┌────────

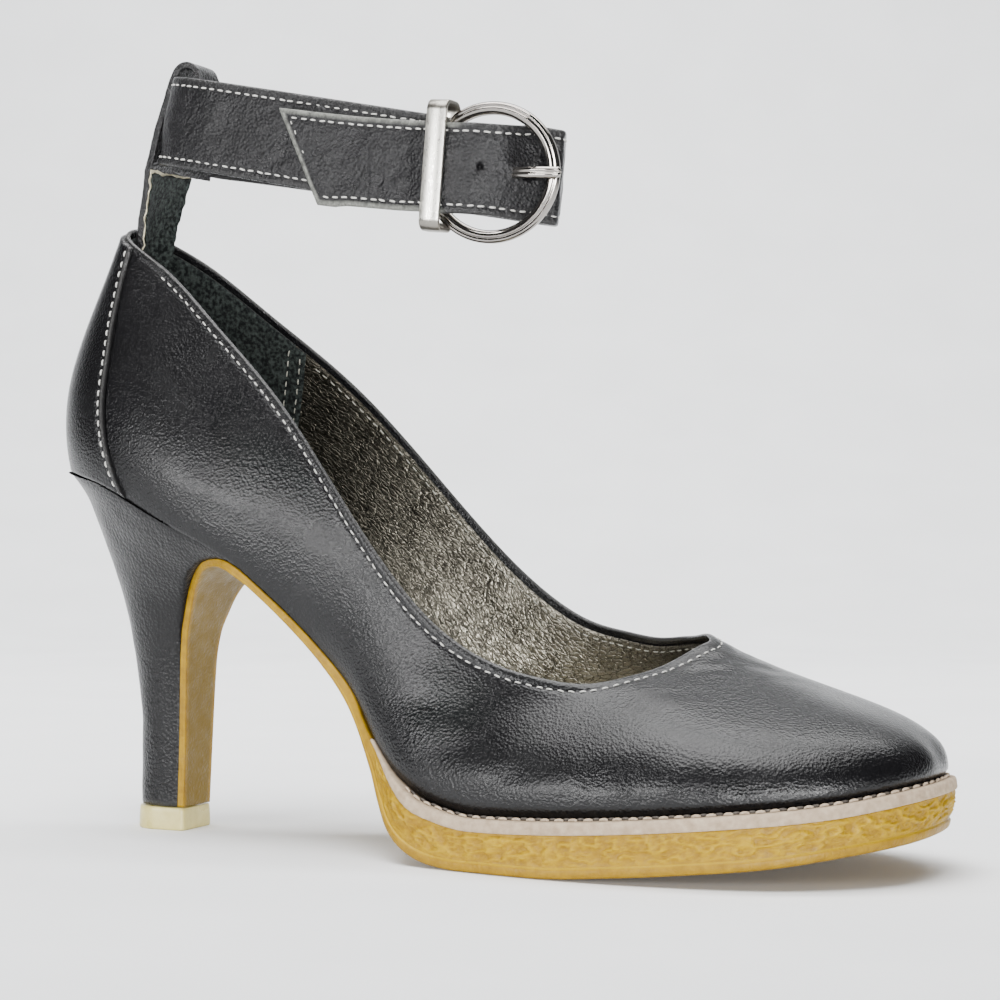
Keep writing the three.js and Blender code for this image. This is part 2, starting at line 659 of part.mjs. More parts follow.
function prism(points, halfDepth) {
  const shape = new THREE.Shape(points.map((p) => new THREE.Vector2(p.x, p.z)));
  const geometry = new THREE.ExtrudeGeometry(shape, { depth: 2 * halfDepth, bevelEnabled: false });
  return geometry.rotateX(Math.PI / 2).translate(0, halfDepth, 0);
}

function makeHeel() {
  const seatFrom = new THREE.Vector3(-seatBehind, 0, bed(-seatBehind));
  const seatTo = new THREE.Vector3(placeAlong(0.264), 0, bed(placeAlong(0.264)));
  const levels = heelRows.map((row) => {
    const half = lerp(neckWidth, seatWidth, row.flare) / 2;
    const frontHalf = lerp(neckWidth, seatWidth, row.frontFlare) / 2;
    const rear = new THREE.Vector3(row.rearAt, 0, row.rearOver).multiplyScalar(lastLength);
    const front = new THREE.Vector3(row.frontAt, 0, row.frontOver).multiplyScalar(lastLength);
    return roundedBack(lerp(neckRound, seatRound, row.flare), half, frontHalf).map(({ share, out }) => {
      const p = rear.clone().lerp(front, share);
      const chord = seatFrom.clone().lerp(seatTo, (p.x - seatFrom.x) / (seatTo.x - seatFrom.x));
      p.z += row.follow * (bed(p.x) - chord.z);
      return [p.clone().setY(-out), p.clone().setY(out)];
    });
  });
  const ahead = [];
  const seams = 40;
  const lastSeam = 0.29;
  for (let i = 0; i <= seams; i += 1) {
    const seam = lerp(soleRows[0].seam, lastSeam, i / seams);
    const along = soleUp(seam + 0.004).sub(soleUp(seam - 0.004)).normalize();
    ahead.push(soleUp(seam).addScaledVector(new THREE.Vector3(-along.z, 0, along.x), clearance));
  }
  const reach = lastLength / 2;
  ahead.unshift(ahead[0].clone().setZ(-reach));
  ahead.push(new THREE.Vector3(reach, 0, ahead[ahead.length - 1].z), new THREE.Vector3(reach, 0, -reach));
  const above = [];
  for (let i = 0; i <= 30; i += 1) above.push(underBed(lerp(-2 * seatBehind, 2 * seatBehind, i / 30), 0, clearance));
  above.push(new THREE.Vector3(2 * seatBehind, 0, lastLength), new THREE.Vector3(-2 * seatBehind, 0, lastLength));
  const block = toSolid(laid(levels));
  return fromSolid(block.subtract(toSolid(prism(ahead, ballWidth))).subtract(toSolid(prism(above, ballWidth))));
}
addPiece('heel', makeHeel(), heelLeather);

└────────

Extract the data exactly as given.

● **Solution below**
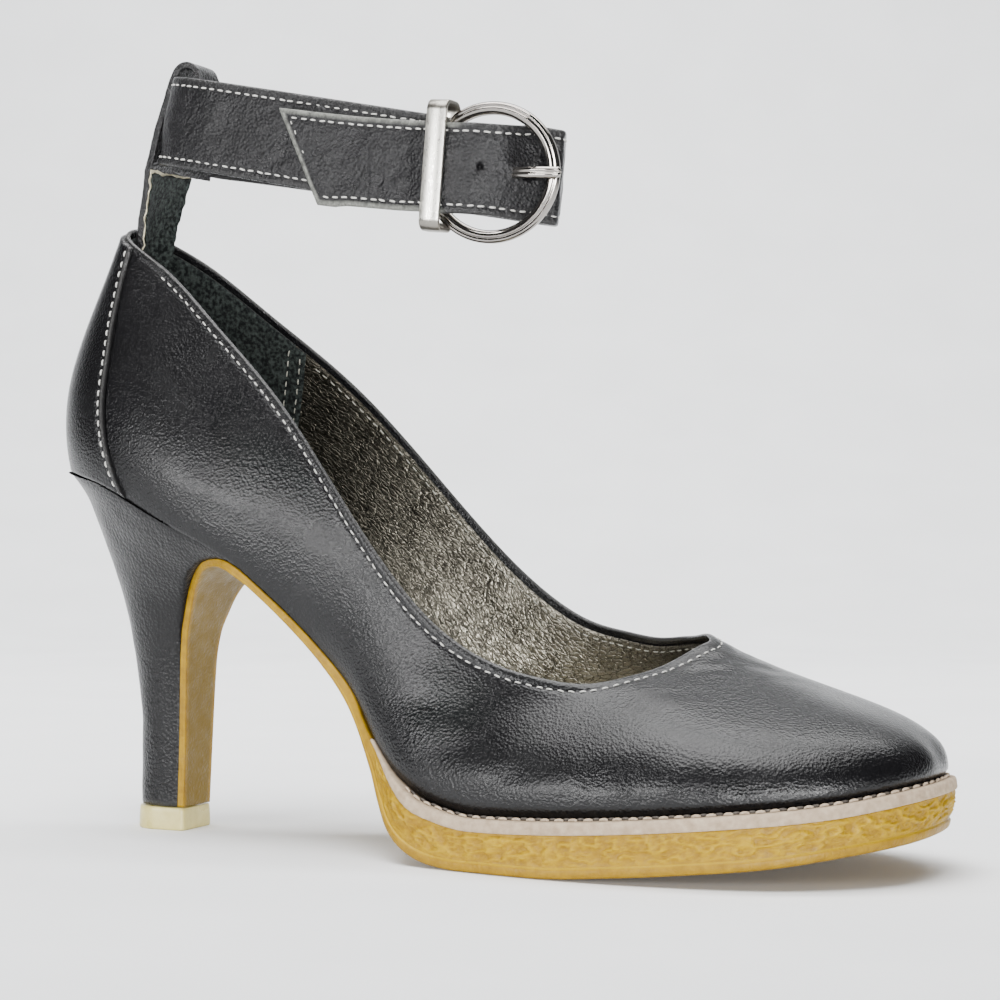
Keep writing the three.js and Blender code for this image. This is part 2, starting at line 659 of part.mjs. More parts follow.
function prism(points, halfDepth) {
  const shape = new THREE.Shape(points.map((p) => new THREE.Vector2(p.x, p.z)));
  const geometry = new THREE.ExtrudeGeometry(shape, { depth: 2 * halfDepth, bevelEnabled: false });
  return geometry.rotateX(Math.PI / 2).translate(0, halfDepth, 0);
}

function makeHeel() {
  const seatFrom = new THREE.Vector3(-seatBehind, 0, bed(-seatBehind));
  const seatTo = new THREE.Vector3(placeAlong(0.264), 0, bed(placeAlong(0.264)));
  const levels = heelRows.map((row) => {
    const half = lerp(neckWidth, seatWidth, row.flare) / 2;
    const frontHalf = lerp(neckWidth, seatWidth, row.frontFlare) / 2;
    const rear = new THREE.Vector3(row.rearAt, 0, row.rearOver).multiplyScalar(lastLength);
    const front = new THREE.Vector3(row.frontAt, 0, row.frontOver).multiplyScalar(lastLength);
    return roundedBack(lerp(neckRound, seatRound, row.flare), half, frontHalf).map(({ share, out }) => {
      const p = rear.clone().lerp(front, share);
      const chord = seatFrom.clone().lerp(seatTo, (p.x - seatFrom.x) / (seatTo.x - seatFrom.x));
      p.z += row.follow * (bed(p.x) - chord.z);
      return [p.clone().setY(-out), p.clone().setY(out)];
    });
  });
  const ahead = [];
  const seams = 40;
  const lastSeam = 0.29;
  for (let i = 0; i <= seams; i += 1) {
    const seam = lerp(soleRows[0].seam, lastSeam, i / seams);
    const along = soleUp(seam + 0.004).sub(soleUp(seam - 0.004)).normalize();
    ahead.push(soleUp(seam).addScaledVector(new THREE.Vector3(-along.z, 0, along.x), clearance));
  }
  const reach = lastLength / 2;
  ahead.unshift(ahead[0].clone().setZ(-reach));
  ahead.push(new THREE.Vector3(reach, 0, ahead[ahead.length - 1].z), new THREE.Vector3(reach, 0, -reach));
  const above = [];
  for (let i = 0; i <= 30; i += 1) above.push(underBed(lerp(-2 * seatBehind, 2 * seatBehind, i / 30), 0, clearance));
  above.push(new THREE.Vector3(2 * seatBehind, 0, lastLength), new THREE.Vector3(-2 * seatBehind, 0, lastLength));
  const block = toSolid(laid(levels));
  return fromSolid(block.subtract(toSolid(prism(ahead, ballWidth))).subtract(toSolid(prism(above, ballWidth))));
}
addPiece('heel', makeHeel(), heelLeather);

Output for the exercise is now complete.